Rather surprising. What caused diglett to have the lowest HP? Is it due to the fact that it's a ground type pokemon?
Usually ground type pokemons/monsters/characters are known to be tough.

Let's dig a little deeper to study this possibility!

In [None]:
#First off, what is the mean HP value?
mean_hp = pokemon_df['Max HP'].mean()
mean_hp

Let's crop the dataframe into two other dataframes, one for pokemons whose first type is ground and then for those whose second type is ground

In [None]:
first_type_ground_df = pokemon_df[pokemon_df['Type 1'] == 'Ground']

second_type_ground_df = pokemon_df[pokemon_df['Type 2'] == 'Ground']

In [None]:
first_type_ground_df.count()

In [None]:
second_type_ground_df.count()

In [None]:
#the dataframe aren't don't have so many rows, so we can take a complete look at their content
first_type_ground_df

In [None]:
second_type_ground_df

Let's make two visualizations of both dataframes

In [None]:
#first dataframe
first_type_ground_df.plot(x='Name',y='Max HP',marker='o',figsize=(12,6),linestyle='--')
#setting the title of the dataframe
plt.title('Max HP pokemons whose first type is Ground')
#setting the y axis label
plt.ylabel('Max HP')
plt.axhline(mean_hp,color='red',linewidth=2)

second_type_ground_df.plot(x='Name', y='Max HP', marker='o',figsize=(12,5),linestyle='--')
#setting the title of the dataframe
plt.title('Max HP for pokemons whose second type is Ground')
#setting the y axis label
plt.ylabel('Max HP')
plt.axhline(mean_hp,color='red')

As you can see only 3 pokemons whose first type is ground have a Max HP higher than the average.

As to double-type pokemons whose second type is Ground, we have an even distribution. 3 pokemons are above average and 3 pokemons are below average.

Overall we have 8 ground type pokemons whose Max HP is below average and 6 whose Max HP is above average. The difference is very small, therefore we can only conclude that being a ground type pokemon gives you a chance to have a low Max HP. 

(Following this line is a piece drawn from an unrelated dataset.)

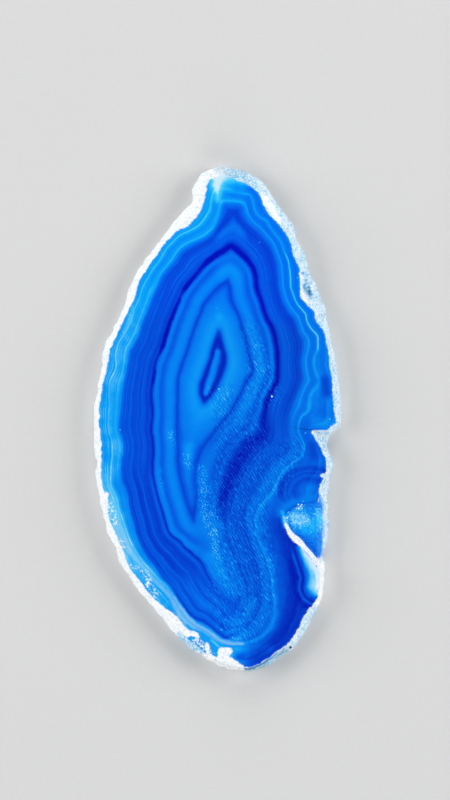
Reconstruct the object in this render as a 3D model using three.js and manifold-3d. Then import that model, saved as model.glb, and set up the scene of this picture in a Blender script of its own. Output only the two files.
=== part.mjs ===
import * as THREE from 'three';
import { ImprovedNoise } from 'three/addons/math/ImprovedNoise.js';
import { mergeVertices } from 'three/addons/utils/BufferGeometryUtils.js';
import Module from 'manifold-3d';

// An agate slice: one sawn and polished plate of banded stone inside its natural rind.
// It lies on its sawn back with the polished face up, its long axis along Y.
// All sizes are in millimetres.

// Main sizes
const SLICE_LENGTH = 126.4;
const SLICE_THICKNESS = 5.5;

// The rind is a rough wall that leans in from the base to the edge of the polished face.
const WALL_STEPS_AROUND = 440;
const WALL_STEPS_UP = 6;
const WALL_ROUNDING = 1.5;
const DRUM_RADIUS = 1;

// Roughness of the rind: how far it stands out or in, and how long each lump is
const LUMP_HEIGHT = 0.55;
const LUMP_LENGTH = 5.5;
const GRIT_HEIGHT = 0.35;
const GRIT_LENGTH = 1.7;
const FACE_EDGE_ROUGHNESS = 0.6;
const NOISE_LAYER = 7.3;

// Stations round the slice, clockwise from its narrow top end.
// Each has a point of the base outline (x, y) and the matching point on the edge of the
// polished face (x, y), so their distance is how far the rind leans in there.
const STATIONS = [
  [1.5, 63.2, 1.0, 61.5],
  [6.0, 62.2, 5.2, 59.8],
  [10.5, 59.5, 9.0, 57.5],
  [12.5, 57.5, 10.8, 55.2],
  [15.5, 52.8, 12.5, 51.8],
  [18.0, 49.2, 15.0, 49.2],
  [19.8, 45.0, 17.8, 45.0],
  [21.5, 41.8, 19.0, 40.5],
  [22.2, 39.2, 20.2, 38.0],
  [23.8, 35.0, 20.6, 34.5],
  [25.5, 31.2, 20.8, 30.5],
  [26.8, 26.8, 23.8, 27.0],
  [26.8, 25.2, 24.2, 24.8],
  [28.0, 22.2, 26.0, 22.5],
  [28.8, 17.5, 27.2, 18.8],
  [29.8, 12.5, 28.0, 12.8],
  [30.5, 7.0, 28.8, 7.2],
  [30.9, 2.2, 28.9, 2.5],
  [30.5, -1.8, 29.0, -1.0],
  [28.8, -3.2, 26.5, -2.8],
  [27.5, -5.2, 23.1, -2.8],
  [27.8, -8.2, 25.5, -6.8],
  [28.5, -10.5, 27.0, -10.2],
  [28.2, -13.0, 26.9, -13.2],
  [27.6, -16.2, 25.6, -16.8],
  [27.6, -21.5, 25.2, -21.5],
  [27.4, -26.8, 25.5, -26.8],
  [26.8, -32.0, 25.4, -32.0],
  [26.2, -34.5, 25.2, -34.5],
  [26.6, -37.5, 25.4, -37.8],
  [26.0, -41.8, 25.2, -41.8],
  [25.5, -45.2, 24.5, -45.2],
  [23.8, -49.2, 22.2, -48.5],
  [21.2, -54.0, 19.8, -53.2],
  [18.8, -57.2, 17.5, -56.2],
  [15.0, -60.2, 13.8, -59.0],
  [11.5, -62.2, 10.5, -61.0],
  [8.2, -63.1, 8.0, -62.2],
  [3.5, -62.5, 3.8, -61.5],
  [-0.2, -61.4, 0.2, -60.4],
  [-4.5, -59.0, -3.8, -57.8],
  [-8.0, -56.5, -7.0, -55.2],
  [-12.0, -52.4, -11.0, -51.4],
  [-15.5, -47.5, -14.5, -46.5],
  [-19.5, -43.2, -18.4, -42.2],
  [-22.2, -39.5, -21.0, -38.8],
  [-25.0, -34.5, -23.8, -34.0],
  [-26.9, -29.8, -25.6, -29.2],
  [-28.4, -24.8, -27.2, -24.2],
  [-30.0, -18.0, -28.6, -18.2],
  [-30.5, -13.8, -29.2, -13.8],
  [-30.2, -10.0, -29.0, -10.2],
  [-31.0, -7.2, -29.1, -7.2],
  [-31.1, -1.8, -29.8, -2.0],
  [-30.5, 5.2, -29.2, 5.2],
  [-29.2, 12.2, -28.1, 12.0],
  [-28.4, 18.2, -26.9, 17.8],
  [-25.2, 23.9, -24.0, 23.5],
  [-22.9, 30.5, -21.2, 30.0],
  [-21.4, 34.5, -19.8, 34.0],
  [-17.5, 40.8, -16.1, 40.2],
  [-14.2, 45.2, -12.8, 44.8],
  [-13.2, 46.6, -11.5, 46.0],
  [-8.2, 52.4, -6.8, 51.2],
  [-6.6, 55.0, -4.8, 54.5],
  [-6.1, 57.8, -4.4, 57.2],
  [-4.0, 61.2, -2.8, 59.8],
  [-1.8, 62.4, -1.2, 60.8],
];

// The chip beside the right edge: the outline of its floor, which runs out past the rind.
// The stone broke away there, deeper towards the lower end, and left a slanting wall.
const CHIP_FLOOR = [
  [17.2, -24.5],
  [17.5, -26.2],
  [18.2, -28.0],
  [19.8, -29.2],
  [21.2, -30.5],
  [22.2, -32.0],
  [23.5, -33.5],
  [25.0, -35.5],
  [27.0, -38.2],
  [30.0, -39.0],
  [30.0, -19.5],
  [25.0, -21.0],
  [21.5, -21.5],
  [18.8, -22.5],
  [17.5, -23.5],
];
const CHIP_WALL_RUN = 1.2;
const CHIP_WALL_RISE = 0.9;
const CHIP_DEPTH = 0.65;
const CHIP_PIVOT_Y = -28;
const CHIP_SLOPE_DEG = 4;
const CHIP_CUT_HEIGHT = 3;

// Pockets in the rind: the centre, and the radii along x, y and z
const POCKETS = [
  { centre: [22.7, 32.6, 4.0], radii: [1.2, 2.2, 1.3] },
  { centre: [13.6, 53.4, 4.3], radii: [0.7, 0.9, 0.7] },
  { centre: [17.8, 47.8, 4.2], radii: [0.8, 0.9, 0.7] },
  { centre: [18.5, -57.3, 4.0], radii: [0.7, 0.6, 0.9] },
  { centre: [26.6, -15.6, 4.4], radii: [0.9, 1.1, 0.8] },
];
const POCKET_TURNS = 14;
const POCKET_RINGS = 10;

const noise = new ImprovedNoise();

function closedCurve(points) {
  return new THREE.CatmullRomCurve3(points, true, 'centripetal');
}

// Uneven growth of the rind at a place: broad lumps with finer grit on them
function roughness(point) {
  const lumps = noise.noise(
    point.x / LUMP_LENGTH,
    point.y / LUMP_LENGTH,
    point.z / LUMP_LENGTH + NOISE_LAYER,
  );
  const grit = noise.noise(
    point.x / GRIT_LENGTH,
    point.y / GRIT_LENGTH,
    point.z / GRIT_LENGTH - NOISE_LAYER,
  );
  return LUMP_HEIGHT * lumps + GRIT_HEIGHT * grit;
}

// The plate starts as a plain drum. Each ring of its wall is pushed out to the outline of
// the slice at its own height. The two flat ends stay flat, with their centres in place.
function makePlate() {
  const baseCurve = closedCurve(STATIONS.map(([x, y]) => new THREE.Vector3(x, y, 0)));
  const faceCurve = closedCurve(STATIONS.map(([, , x, y]) => new THREE.Vector3(x, y, 0)));
  baseCurve.arcLengthDivisions = WALL_STEPS_AROUND * 2;

  const drum = new THREE.CylinderGeometry(
    DRUM_RADIUS,
    DRUM_RADIUS,
    SLICE_THICKNESS,
    WALL_STEPS_AROUND,
    WALL_STEPS_UP,
  );
  drum.rotateX(Math.PI / 2);
  drum.translate(0, 0, SLICE_THICKNESS / 2);

  const places = drum.attributes.position;
  const place = new THREE.Vector3();
  for (let i = 0; i < places.count; i += 1) {
    place.fromBufferAttribute(places, i);
    if (Math.hypot(place.x, place.y) > DRUM_RADIUS / 2) {
      const clockwise = Math.atan2(place.x, place.y) / (2 * Math.PI);
      const step = Math.round((clockwise + 1) * WALL_STEPS_AROUND) % WALL_STEPS_AROUND;
      const t = baseCurve.getUtoTmapping(step / WALL_STEPS_AROUND);
      const base = baseCurve.getPoint(t);
      const face = faceCurve.getPoint(t);
      const along = baseCurve.getTangent(t);
      const outward = new THREE.Vector3(-along.y, along.x, 0).normalize();

      const height = place.z / SLICE_THICKNESS;
      const leanIn = height ** WALL_ROUNDING;
      const edgeShare = THREE.MathUtils.lerp(1, FACE_EDGE_ROUGHNESS, leanIn);
      const wall = base.lerp(face, leanIn).setZ(place.z);
      wall.addScaledVector(outward, roughness(wall) * edgeShare);
      places.setXYZ(i, wall.x, wall.y, wall.z);
    }
  }
  return drum;
}

// The space where the stone broke away, as a block with a slanting lower edge
function makeChipCutter() {
  const outline = new THREE.Shape(
    CHIP_FLOOR.map(([x, y]) => new THREE.Vector2(x, y - CHIP_PIVOT_Y)),
  );
  const block = new THREE.ExtrudeGeometry(outline, {
    depth: CHIP_CUT_HEIGHT,
    bevelEnabled: true,
    bevelThickness: CHIP_WALL_RISE,
    bevelSize: CHIP_WALL_RUN,
    bevelSegments: 1,
  });
  block.translate(0, 0, CHIP_WALL_RISE);
  block.rotateX(THREE.MathUtils.degToRad(CHIP_SLOPE_DEG));
  block.translate(0, CHIP_PIVOT_Y, SLICE_THICKNESS - CHIP_DEPTH);
  return block;
}

function makePocket({ centre, radii }) {
  const pocket = new THREE.SphereGeometry(1, POCKET_TURNS, POCKET_RINGS);
  pocket.scale(...radii);
  pocket.translate(...centre);
  return pocket;
}

// Joining and cutting of closed shapes
const wasm = await Module();
wasm.setup();

function toSolid(geometry) {
  const shell = geometry.clone();
  shell.deleteAttribute('normal');
  shell.deleteAttribute('uv');
  const merged = mergeVertices(shell);
  return new wasm.Manifold(
    new wasm.Mesh({
      numProp: 3,
      vertProperties: new Float32Array(merged.attributes.position.array),
      triVerts: new Uint32Array(merged.index.array),
    }),
  );
}

function toGeometry(solid) {
  const mesh = solid.getMesh();
  const geometry = new THREE.BufferGeometry();
  geometry.setAttribute('position', new THREE.BufferAttribute(mesh.vertProperties, 3));
  geometry.setIndex(new THREE.BufferAttribute(mesh.triVerts, 1));
  geometry.computeVertexNormals();
  return geometry;
}

// Brings the stone to its full length, with its base on z = 0 under the middle of its box
function settle(geometry) {
  geometry.computeBoundingBox();
  const size = geometry.boundingBox.getSize(new THREE.Vector3());
  const scale = SLICE_LENGTH / size.y;
  geometry.scale(scale, scale, 1);
  geometry.computeBoundingBox();
  const middle = geometry.boundingBox.getCenter(new THREE.Vector3());
  geometry.translate(-middle.x, -middle.y, 0);
  return geometry;
}

let stone = toSolid(makePlate());
stone = stone.subtract(toSolid(makeChipCutter()));
for (const pocket of POCKETS) {
  stone = stone.subtract(toSolid(makePocket(pocket)));
}

const dyedAgate = new THREE.MeshStandardMaterial({
  color: new THREE.Color(0.01, 0.2, 0.8),
  roughness: 0.2,
  metalness: 0,
});

const slice = new THREE.Mesh(settle(toGeometry(stone)), dyedAgate);
slice.name = 'agate_slice';

const group = new THREE.Group();
group.add(slice);

export default group;
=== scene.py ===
"""Agate slice: dresses the stone of the shared frame and sets it on a studio floor."""
import math

import bmesh
import bpy
import numpy as np
from bpy.props import FloatProperty, FloatVectorProperty, IntProperty, PointerProperty
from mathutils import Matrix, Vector, noise
from mathutils.geometry import interpolate_bezier
from mathutils.kdtree import KDTree


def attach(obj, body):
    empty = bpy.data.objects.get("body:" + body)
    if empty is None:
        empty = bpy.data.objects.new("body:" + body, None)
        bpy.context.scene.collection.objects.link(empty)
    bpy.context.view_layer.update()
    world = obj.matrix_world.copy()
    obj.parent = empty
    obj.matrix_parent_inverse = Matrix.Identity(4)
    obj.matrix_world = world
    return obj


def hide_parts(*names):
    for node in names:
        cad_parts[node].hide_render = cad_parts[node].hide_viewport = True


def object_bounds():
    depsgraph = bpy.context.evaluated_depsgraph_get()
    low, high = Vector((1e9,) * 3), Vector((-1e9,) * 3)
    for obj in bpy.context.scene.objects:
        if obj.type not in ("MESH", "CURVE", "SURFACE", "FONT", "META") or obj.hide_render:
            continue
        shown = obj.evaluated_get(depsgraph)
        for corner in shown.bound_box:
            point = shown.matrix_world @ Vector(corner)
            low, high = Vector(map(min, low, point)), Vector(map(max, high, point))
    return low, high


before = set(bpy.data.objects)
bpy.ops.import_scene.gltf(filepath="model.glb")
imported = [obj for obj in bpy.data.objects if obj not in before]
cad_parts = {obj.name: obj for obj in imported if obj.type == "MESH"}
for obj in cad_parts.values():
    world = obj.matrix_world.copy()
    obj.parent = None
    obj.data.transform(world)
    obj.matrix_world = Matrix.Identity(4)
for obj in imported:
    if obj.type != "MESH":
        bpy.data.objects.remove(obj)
SOLID_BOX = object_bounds()

bl_info = {
    "name": "Dyed agate slice",
    "version": (1, 0, 0),
    "blender": (4, 5, 0),
    "location": "3D View > Sidebar > Agate",
    "description": "Builds a polished slice of blue-dyed agate and a small studio for it",
    "category": "Add Mesh",
}

STONE_NODE = "agate_slice"

# The materials of the stone, in the order of its slots
POLISHED, SAWN, RIND, BROKEN = range(4)

# Metres within which two points are one or a point lies in a sawn plane, the shortest arrow
# with a direction, and what keeps a share from a division by nothing
MERGE_DISTANCE = 1e-6
FLAT_TOLERANCE = 1e-6
NO_DIRECTION = 1e-6
TINY = 1e-9

# How level a face has to lie: in a sawn plane, beside the rim, and on the floor of the chip
FLAT_NORMAL = 0.9999
RIM_NORMAL = 0.99
CHIP_NORMAL = 0.7

# How far two triangles of the rind may differ and still be joined
WALL_FACE_ANGLE = math.radians(40)
WALL_SHAPE_ANGLE = math.radians(60)

# Relief of the rind as (strength, waves to the millimetre), its share at the sawn edges, and
# how soon its left swell is full as the rind turns left
RIND_RELIEF = ((0.8, 0.55), (0.5, 1.6), (0.4, 4.0))
EDGE_RELIEF = 0.5
SWELL_SPREAD = 1.6

# Crystals in the chip: their number to the millimetre, foot, top in metres and slow roll
CRYSTALS_PER_MM = 1.6
CRYSTAL_FOOT = 0.45
CRYSTAL_LIMIT = 0.0004
CRYSTAL_ROLL = 0.6
ROLL_PER_MM = 0.9

# The markings are traced on a grid of quarter millimetres, counted right and down.
TRACE_STEP = 0.00025
TRACE_CENTRE = (217.6, 418.75)
STEPS_PER_MM = 4
MM_PER_METRE = 1000

# Growth levels: 1 to 5 run from the heart of the stone out to the rind.
HEART_LEVEL = 0.78
RIND_LEVEL = 5.0

# A traced line keeps a turn sharper than this, and has a place on every so many grid steps.
CORNER_DEGREES = 70
LINE_STEP = 0.6

# The cover of a stroke is kept within so many millimetres of its edge.
COVER_LIMIT = 4

HEART = [(217.5, 352), (214, 365), (210, 380), (206, 393)]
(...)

Now to answer the fifth and last question, let's think of what it actually means to be the strongest pokemon.
Being the strongest pokemon means having a CP that is above average but also a HP that is below average.
Let's gather all pokemons whose CP and HP follow this logic.

In [None]:
#finding the mean CP
mean_cp = pokemon_df['Max CP'].mean()
mean_cp

In [None]:
#creating a dataframe containing the strongest pokemons
strong_pokemon_df = pokemon_df[pokemon_df['Max CP'] >= mean_cp]
strong_pokemon_df = strong_pokemon_df[strong_pokemon_df['Max HP'] <= mean_hp]

In [None]:
strong_pokemon_df

In [None]:
strong_pokemon_df.count()

We have in total 17 pokemons that can compete for the strongest pokemon title. Now let's repeat the same process again in order to increase competitivity.

In [None]:
mean_hp2 = strong_pokemon_df['Max HP'].mean()
mean_cp2 = strong_pokemon_df['Max CP'].mean()

In [None]:
strong_pokemon_df = strong_pokemon_df[strong_pokemon_df['Max CP'] >= mean_cp2]
strong_pokemon_df = strong_pokemon_df[strong_pokemon_df['Max HP'] <= mean_hp2]

In [None]:
#Let's take a look at the new dataframe
strong_pokemon_df

We've finally reached the end of our research and as I personally did not expect, Cloyster with a CP of 2067 and a HP of 91 is the strongest pokemon on this dataset, again based on my criteria.